所以当来的新文艺——我敢于称为新文艺,非新文艺,即没有和世界改造的大事业相干的权利,这样的意思的将来的新文艺——当然应该是对于将来的新文明,加以暗示,豫想,创造之类的东西。新文明现在已是世界民心的真挚的要求和理想了,正一样,新文艺也该是世界民心的必然底的要求和理想。豫想以及创造当来的新文明的根本精神者,必须是将来的新文艺——不,该是今日的新文艺。所以将来的新文艺,和前代的自然主义的文艺,面目就该很不同。假如自然主义底文艺,是描写人类的自由性被自然力所压迫的状态的,则新文艺的眼目,就该是一面虽然也承认着这自然力或必然力,而还将那踏倒了这自然力,人类的自由性却取了各种途径,发露展伸的模样,描写出来。十九世纪末文艺,已经很给些向着这一方面的暗示了。托尔斯泰的思想和文艺,就是那最大的适例。所以,由看法而言,新文艺与其说是自然主义底,倒要被称为新理想主义底——假使新理想主义这句话里有语病,则新人道主义底,或者新人间主义底的罢。不将文艺的范围,拘于人间性的一面,却以发露全人间性为目的者,该是新文艺的特征。但现今,还是人间性正苦于各种的机械底束缚和自然的压迫的时代。怎么做,才可以从这些束缚和压迫将自己解放呢?这是今日当面的问题。所以虽是今后的新文艺,若干时之间,还将恼杀于希求从这些束缚的解放,那主要的倾向,也不免是向自由的热望和苦闷罢。将来的文艺,固然未必一跳就转到新人间主义去。然而世界的文艺,总有时候,无论如何,该向了这方面进行。否则,人间性为自然所虐,也许要失掉本性的。为发露人间性起见,无论如何,总得辟一个这里所说的新生面。
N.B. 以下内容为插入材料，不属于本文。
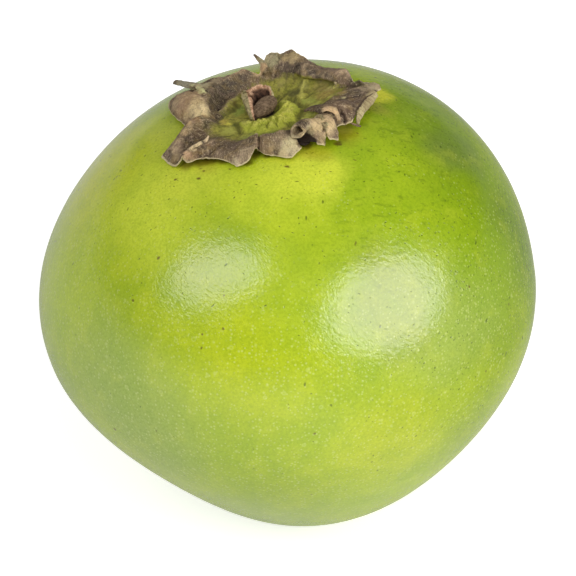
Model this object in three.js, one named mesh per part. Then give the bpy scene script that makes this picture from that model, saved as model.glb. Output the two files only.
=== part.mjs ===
// A black sapote: a round green berry with its withered calyx and the broken end of its stalk.
// Millimetres, +Z up. The origin is the middle of the small flat spot that the fruit rests on.

import * as THREE from 'three';
import { mergeVertices } from 'three/addons/utils/BufferGeometryUtils.js';

const { degToRad, radToDeg, lerp } = THREE.MathUtils;

// The berry, in its own frame: the axis runs from the foot to the stalk, through the widest ring.
const girth = 47.5;
const crownHeight = 46.7;
const footHeight = 46.1;
const crownPower = 2.26;
const footPower = 1.83;
const dimpleDepth = 3.5;
const dimpleReach = 14;
const berryDetail = 15;

// One flank grew fuller, in a broad belt that fades out round the berry.
const flankGrowth = 0.107;
const flankElevation = 6;
const flankSpread = 26;

// Smaller swellings and flatter places, as a share of the radius there.
const swellingSpread = 0.12;
const swellings = [
  { azimuth: -100, elevation: -57, growth: 0.01 },
  { azimuth: -31, elevation: -42, growth: -0.033 },
  { azimuth: -153, elevation: -31, growth: -0.05 },
  { azimuth: 95, elevation: -10, growth: 0.012 },
];

// How it rests: the axis leans towards -X, and the foot is flattened a little.
const lean = degToRad(8.6);
const spotDepth = 2;
const spotCentre = new THREE.Vector2(1.5, 0);

// The calyx: a leathery disc on the crown, with a swollen collar round the stalk.
const gap = 0.3;
const calyxThickness = 0.9;
const calyxSectors = 80;
const discRadii = [1.5, 2.6, 3.4, 4.0, 4.7, 5.4, 6.1, 7.0, 8.2, 9.6];
const lobeRings = 6;
const collarRadius = 4.6;
const collarWidth = 1.35;
const collarRise = 1.8;
const collarFolds = 9;
const foldDepth = 0.15;

// The lobes, round the rim: the azimuth, the crest's radius and lift, and the margin's.
// A lift is the height of the calyx's upper face over the berry's skin.
const lobeStations = [
  // front left lobe, lying down over the shoulder
  [-173, 12.5, 3.0, 16.0, 2.4],
  [-157, 13.0, 3.8, 21.6, 1.7],
  [-146, 13.5, 2.6, 22.4, 1.5],
  [-138, 13.5, 3.0, 20.4, 2.1],
  [-128, 13.0, 2.4, 18.6, 1.8],
  // front lobe
  [-117, 13.0, 2.6, 18.3, 1.5],
  [-106, 13.0, 2.8, 19.3, 1.5],
  [-97, 12.0, 2.6, 15.4, 1.9],
  // front right lobe, curled back on itself
  [-86, 12.4, 3.2, 16.8, 1.6],
  [-75, 12.6, 3.4, 18.5, 1.5],
  [-63, 13.0, 3.6, 17.0, 2.0],
  [-54, 13.5, 4.4, 18.7, 1.9],
  [-46, 14.0, 4.2, 19.6, 1.9],
  [-37, 13.5, 3.6, 18.2, 2.2],
  // right lobe
  [-28, 14.0, 3.4, 20.2, 1.8],
  [-8, 14.5, 3.4, 20.8, 1.9],
  [8, 14.5, 2.8, 22.4, 2.4],
  [16, 13.0, 2.4, 18.2, 3.0],
  // back right lobe, rolled up
  [26, 12.5, 2.8, 17.4, 4.0],
  [38, 12.0, 3.0, 14.8, 4.2],
  [52, 11.8, 3.0, 14.2, 4.2],
  [72, 12.5, 3.0, 17.6, 4.6],
  // back left lobe
  [84, 12.0, 2.8, 15.2, 4.0],
  [97, 11.8, 2.6, 15.0, 3.4],
  [112, 11.8, 2.8, 14.0, 3.2],
  [134, 12.2, 3.4, 15.4, 3.2],
  // left lobe, a broad roll
  [147, 13.0, 4.2, 19.6, 2.8],
  [163, 13.5, 4.6, 20.6, 2.3],
  [178, 13.0, 3.8, 17.8, 1.9],
];

// The stalk's broken end: a torn sleeve of bark beside a woody core.
const coreRadii = new THREE.Vector3(2.6, 1.85, 1.9);
const coreTurn = degToRad(18);
const sleeveCentre = new THREE.Vector2(-1.6, 0.9);
const sleeveRadius = 3.6;
const sleeveWall = 0.7;
const sleeveStart = degToRad(45);
const sleeveEnd = degToRad(240);
const sleeveSteps = 24;
const sleeveHeight = 2.6;
const sleeveTear = 0.3;

const skinFinish = { color: '#9db843', roughness: 0.32, metalness: 0 };
const calyxFinish = { color: '#6d6048', roughness: 0.85, metalness: 0 };
const barkFinish = { color: '#8f7059', roughness: 0.85, metalness: 0 };
const coreFinish = { color: '#5f554a', roughness: 0.8, metalness: 0 };

function pieceOf(name, geometry, finish) {
  const piece = new THREE.Mesh(geometry, new THREE.MeshStandardMaterial(finish));
  piece.name = name;
  return piece;
}

function directionAt(azimuth, elevation) {
  const level = Math.cos(elevation);
  return new THREE.Vector3(level * Math.cos(azimuth), level * Math.sin(azimuth), Math.sin(elevation));
}

const swellingDirections = swellings.map(
  (swelling) => directionAt(degToRad(swelling.azimuth), degToRad(swelling.elevation)),
);

// The full flank faces -X.
function flankShare(direction) {
  const elevation = radToDeg(Math.asin(direction.z));
  const azimuth = Math.atan2(direction.y, direction.x);
  const belt = Math.exp(-(((elevation - flankElevation) / flankSpread) ** 2));
  return flankGrowth * belt * (1 - Math.cos(azimuth)) / 2;
}

function swellingShare(direction) {
  const shares = swellings.map((swelling, i) => {
    const away = 1 - direction.dot(swellingDirections[i]);
    return swelling.growth * Math.exp(-away / swellingSpread);
  });
  return shares.reduce((sum, share) => sum + share, 0);
}

// The distance from the berry's centre to its skin along a unit direction.
function skinDistance(direction) {
  const isCrown = direction.z > 0;
  const power = isCrown ? crownPower : footPower;
  const height = isCrown ? crownHeight : footHeight;
  const across = Math.hypot(direction.x, direction.y);
  const plain = ((across / girth) ** power + (Math.abs(direction.z) / height) ** power) ** (-1 / power);
  const grown = plain * (1 + flankShare(direction) + swellingShare(direction));
  const dimple = isCrown ? dimpleDepth * Math.exp(-((grown * across / dimpleReach) ** 2)) : 0;
  return grown - dimple;
}

// The point of the crown's skin at a distance from the axis, found by halving the angle's range.
function crownPoint(radius, azimuth) {
  let low = 0;
  let high = Math.PI / 3;
  for (let step = 0; step < 40; step++) {
    const middle = (low + high) / 2;
    const reached = Math.sin(middle) * skinDistance(directionAt(azimuth, Math.PI / 2 - middle));
    if (reached < radius) low = middle;
    else high = middle;
  }
  const direction = directionAt(azimuth, Math.PI / 2 - low);
  return direction.multiplyScalar(skinDistance(direction));
}

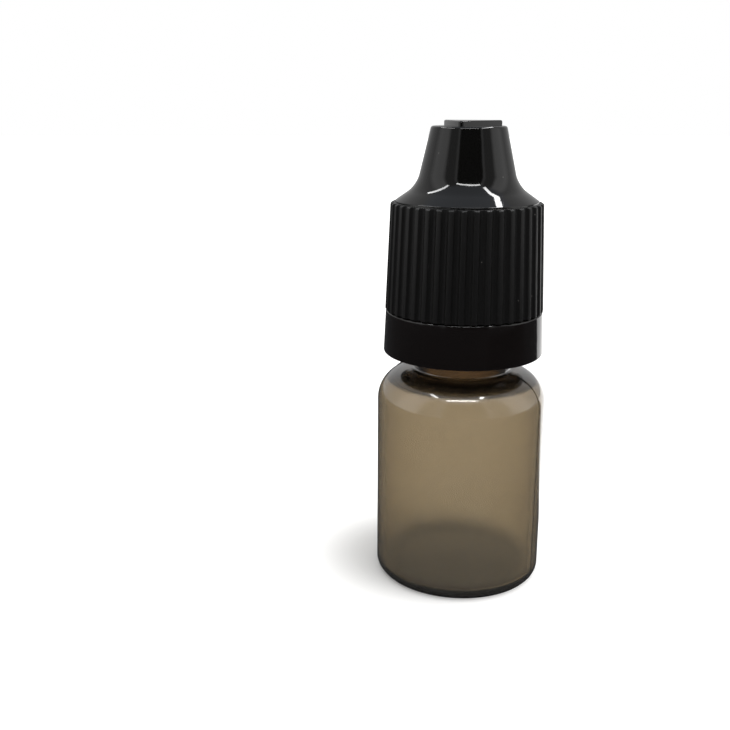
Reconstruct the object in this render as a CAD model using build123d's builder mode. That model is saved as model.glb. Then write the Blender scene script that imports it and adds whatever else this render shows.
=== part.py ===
from build123d import *
from math import cos, radians, sqrt, tan
import os

os.makedirs("parts", exist_ok=True)

# A small squeeze dropper bottle with a push-and-turn closure.
# Millimetres, +Z up. The origin is the centre of the base, on the surface the bottle stands on.
# Every radius is measured from the Z axis.

# Clearances and play between the pieces
thread_gap = 0.20         # between the crest of one thread and the root of the other
flank_gap = 0.12          # between the loaded flanks of the two threads
plug_gap = 0.02           # between the dropper plug and the neck bore
seal_gap = 0.05           # between the plug's flange and the roof of the inner cap
pin_gap = 0.05            # around the sealing pin in the orifice
hood_gap = 0.40           # between the nozzle and the hood around it
hood_room = 1.73          # between the hood and the ceiling of the outer shell
slide_gap = 0.25          # between the outer shell and the inner cap, all round
seat_gap = 0.05           # under the shell's drive fins
shell_gap = 0.10          # between the shell's lower edge and the tamper band
band_seat_gap = 0.10      # between the band's flange and the neck bead under it
snap_gap = 0.30           # between the band's snap lip and the bead over it
bead_side_gap = 0.45      # between the bead's edge and the inside of the band
bridge_gap = 0.02         # over the broken ends of the bridges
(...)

如果以为今日的世界的动摇,不单是“为动摇的动摇”,却是要将民众从物质底必然底机械底束缚中救出,使他们沐文化的光明,则今日动摇的前途,应该不单是束缚和压迫的解放而已,还要更进而图全人间性的完全的发达,乃是一切努力的目的和理想。新文艺可以开拓的领地,几乎广到无涯际。迄今的偏于理智一边的文艺,在人性的无限的柔、深、温、强、勇这些方面,没有很经验,也没有很创造。理智,尤其是自然科学底理智,太浅薄,皮相,肤泛了。严格的意义上的“深”,迄今的文艺,总未曾十分发挥出。被虐的人生的苦恼,就是迄今的文艺所示的“深”。将来的文艺,应该能将全人间性战胜了必然性,人象人,归于本然的人,一切的人间性,则富赡地,自由地,复杂地,而且或优美地,或温暖地,或深刻地,或勇壮地,遍各方面,都自由地发露展伸的模样,无不自在地经验创造。凡文艺家,对于人间性的自由的开发,总该十分富赡地,十分深刻地,率先亲身来经验。他们之所以有关于一切意义上的改造运动,为其领港师者,就因为他们比之普通民众,早尝到向自由的热望和求解放的苦闷,更进而将复杂的人间性,广大地,深邃地,细密地,强烈地亲身经验,玩味,观照了的缘故。比普通民众更先一步,而开出民众可走的进路的地方,就有着文艺家的天职。我们和文艺家的这天职一相对照,便不能不很觉得今日的文艺家之可怜。凡将来的文艺家,在这意义上,无论如何,总该是闯头阵的雄赳赳的勇士。纤弱和懦怯,无论从什么方面看,都没有将来的文艺家的资格。